Come si sviluppano e quali sono le differenti forme di disagio psichico ed emotivo che coinvolgono i detenuti che stanno scontando una pena detentiva?
Una delle prime condizioni che influiscono e condizionano l’ingresso carcerario di un detenuto riguarda l’adattamento dello stesso al nuovo ambiente, sicuramente diverso dalla propria realtà. Il trauma da ingresso in carcere può diventare più forte quanto maggiore è il divario che sussiste fra il tenore di vita condotto in libertà e quello fruibile in ambiente detentivo.

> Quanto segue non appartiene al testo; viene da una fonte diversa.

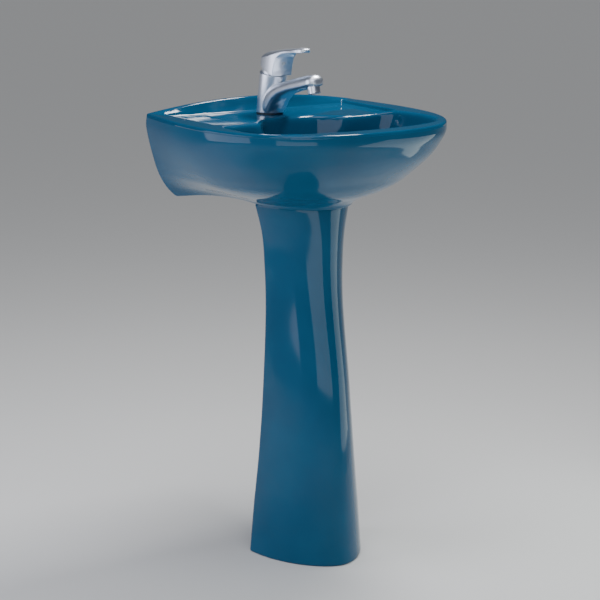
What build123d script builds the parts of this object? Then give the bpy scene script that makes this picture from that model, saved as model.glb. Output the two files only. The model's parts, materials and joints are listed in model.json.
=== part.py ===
from build123d import *
import math
import os

os.makedirs("parts", exist_ok=True)

# Axes: X to the user's right, -Y towards the user, +Z up, floor at Z = 0, in millimetres.
# "Reach" below means the distance of a point in front of the wall behind the sink.

# ---- basin ----
rim_height = 820
basin_width = 482
basin_depth = 438
wall_width = 446            # width of the rim where it meets the wall
ware_wall = 11              # thickness of the fired clay
basin_bottom = 661          # lowest edge, along the wall
seat_height = 665           # underside of the collar that stands on the pedestal
skirt_rise = 8              # arch of the side skirts' lower edge
deck_drop = 7               # tap ledge below the rim
deck_thickness = 15
ledge_half_width = 192
tray_centre = 146
tray_width = 64
tray_length = 84
lip_rise = 19               # top of the arched back lip above the rim
lip_thickness = 16
bowl_width = 396
bowl_back = 133             # reach of the rear edge of the bowl, in the bay below the tap
bay_width = 196
oval_back = 178             # reach of the rear edge of the bowl's main oval
rim_band = 42               # rim width at the nose of the basin
bowl_depth = 128
waste_reach = 225
wall_hole_spacing = 280
wall_hole_radius = 7
wall_hole_height = 775
overflow_radius = 9
overflow_drop = 50          # below the rim

# ---- pedestal ----
pedestal_back = 165         # reach of its open back
pedestal_wall = 13
foot_half_width = 109
foot_depth = 160
neck_half_width = 74
neck_depth = 112
neck_height = 540
head_half_width = 94
head_depth = 112
foot_lug = 26
foot_hole_radius = 4
foot_hole_spacing = 150

# ---- mixer tap ----
tap_reach = 67.5
tap_lean = 10.5             # degrees that the body leans towards the user
tap_radius = 25.5
tap_body_height = 78        # along the leaning axis
tap_hole_radius = 17.5
spout_reach = 217.5
hood_radius = 17.8
stream_tilt = 15            # degrees that the outlet points away from the wall
aerator_radius = 11.6
cartridge_radius = 17.4
bore_clearance = 0.2
cover_radius = 21.8
lift_height = 68            # height of the lift pivot along the leaning axis
dome_radius = 29.6          # cover dome, about the lift pivot
dome_gap = 0.5
lever_slant = 12            # slope of the lever's lower edge
lever_gap = 1.3
lever_half_width = 24
handle_half_width = 13
stem_half = 4
pin_radius = 1.5
pin_play = 0.05             # radial running clearance of the stem on its pin
stem_low = 59               # along the leaning axis
stem_high = 111.5
screw_height = 104
button_seat = 28.2          # how far forward of the axis the button's pocket ends
cover_hole = 17.2
tail_radius = 5
tail_spacing = 18
tail_spread = 38            # from the middle to each tail's lower end
tail_bend = 25
tail_length = 140           # below the deck
stud_radius = 4
stud_offset = 13            # behind the tap's centre

# ---- waste and trap ----
flange_radius = 33
waste_radius = 21.5
waste_bore = 17
plug_radius = 29
plug_seat = 4.2             # underside of the cap above the floor of the bowl
plug_stem_radius = 5
dome_of_plug = 220          # radius of its slightly domed top
guide_radius = 8
waste_length = 75
thread_radius = 20.9        # G 1 1/4 waste thread
trap_tube_radius = 16
trap_wall = 2
trap_body_radius = 31
trap_top = 575
trap_height = 112
outlet_height = 528
outlet_stub = 88            # the outlet pipe ends this far in front of the wall
free_end = 60               # length of the pipe that a wall joint takes
pipe_neck = 15.4            # the outlet pipe is drawn down where the trap's nut holds it

face_gap = 0.3
thin_seal = 2

wall_y = basin_depth / 2
deck_height = rim_height - deck_drop
waste_y = wall_y - waste_reach
tap_y = wall_y - tap_reach
tap_axes = Plane(
    origin=(0, tap_y, deck_height),
    x_dir=(1, 0, 0),
    z_dir=(0, -math.sin(math.radians(tap_lean)), math.cos(math.radians(tap_lean))),
)
lift_axes = tap_axes.offset(lift_height)
outlet_axes = Plane(
    origin=(0, wall_y - spout_reach, 876.5),
    x_dir=(1, 0, 0),
    z_dir=(0, -math.sin(math.radians(stream_tilt)), -math.cos(math.radians(stream_tilt))),
)


def keep(name, shape):
    export_step(shape, f"parts/{name}.step")


def rod(radius, low, high):
    return Pos(0, 0, (low + high) / 2) * Cylinder(radius, high - low)


def tube(outer, inner, low, high):
    return rod(outer, low, high) - rod(inner, low - 1, high + 1)


def hex_nut(across_flats, bore, low, high):
    blank = extrude(RegularPolygon(across_flats / 2, 6, major_radius=False), high - low)
    return Pos(0, 0, low) * blank - rod(bore, low - 1, high + 1)


def front_curve(half_width, back, depth, squareness, steps=6):
    """Right half of a rounded nose, from its widest point to the centre line."""
    points = []
    for step in range(steps + 1):
        angle = math.pi / 2 * step / steps
        x = half_width * math.cos(angle) ** (2 / squareness)
        reach = back + (depth - back) * math.sin(angle) ** (2 / squareness)
        points.append((x, reach))
    points[-1] = (0, depth)
    return points


def wall_section(z, half_wall, half_width, widest, depth, squareness, back=0):
    """A level section with a straight back edge and a rounded front."""
    side = []
    if widest > back:
        for share in (0, 0.35, 0.7):
            bulge = (half_width - half_wall) * (1 - share) ** 1.6
            side.append((half_width - bulge, back + share * (widest - back)))
    side += front_curve(half_width, widest, depth, squareness)
    right = [(x, wall_y - reach) for x, reach in side]
    left = [(-x, y) for x, y in reversed(right[:-1])]
    points = right + left
    edge = Spline(*points)
    outline = edge + Line(points[-1], points[0])
    return Pos(0, 0, z) * make_face(outline)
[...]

È sicuramente necessario trovare un equilibrio che serva a gestire il tutto. Eterno conflitto tra bisogno di cura ed esigenza di sicurezza che un carcere deve comunque garantire. Diritti che faticano a manifestarsi a causa del sovraffollamento carcerario, sempre più evidente e non solo in Italia.
Le ricerche sul tema e la scoperta del disagio psichico
Nelle istituzioni carcerarie, così come riportato dalle tante analisi preposte ed effettuate dall’associazione Ristretti Orizzonti, le manifestazioni psicopatologiche sono frequenti. Possono identificare sia un disagio già presente al momento dell’ingresso del detenuto, oppure presentarsi in seguito, caricando il detenuto di forti fenomeni stressori, con una gestione delle reazioni depressive difficile da frenare
La lontananza dagli affetti e il comportamento da adottare nell’ambito del contesto carcerario, il più delle volte afflittivo e penalizzante, può di certo provocare uno scostamento o intorpidimento emotivo, seguito da una vera e propria sintomatologia caratterizzata da deliri, ossessioni e allucinazioni che possono sfociare in comportamenti pericolosi.
Nella prima fase della carcerazione possono manifestarsi severe ripercussioni con reazioni psicogene che tendono anche alle auto ed etero aggressioni e, proprio a tal proposito, possiamo soffermarci su due sintomatologie tipiche, ovvero la sindrome di prisonizzazione e la sindrome di Ganser.
La prima è di tipo deteriorativo ed è provocata dalle condizioni monotone e poco stimolanti della vita carceraria mentre la seconda è frequente nei detenuti in attesa di giudizio, che a volte pongono in essere atteggiamenti paranoici, isterici e nevrotici che potrebbero portare al cosiddetto atteggiamento di infermità mentale. Questa sintomatologia può essere ricondotta alle pseudodemenze.
La salute come diritto non sempre garantito
L’argomento è delicato l’Organizzazione Mondiale della Sanità (OMS) ha più volte segnalato come la salute nelle carceri sia troppo spesso trascurata, sebbene sia un tema di assoluta priorità in quanto si coniuga con uno dei fondamentali diritti della persona. Un ragionamento che forse andrebbe riprogrammato, anche considerando la figura autorevole e importante del Garante .
La salute è un diritto previsto dalla nostra Costituzione. Un principio legislativo che in carcere può essere messo in discussione a causa delle condizioni delle case circondariali che a volte, per mancanza di personale e sovraffollamento carcerario, rendono difficile assicurare ed espletare anche il servizio sanitario più semplice.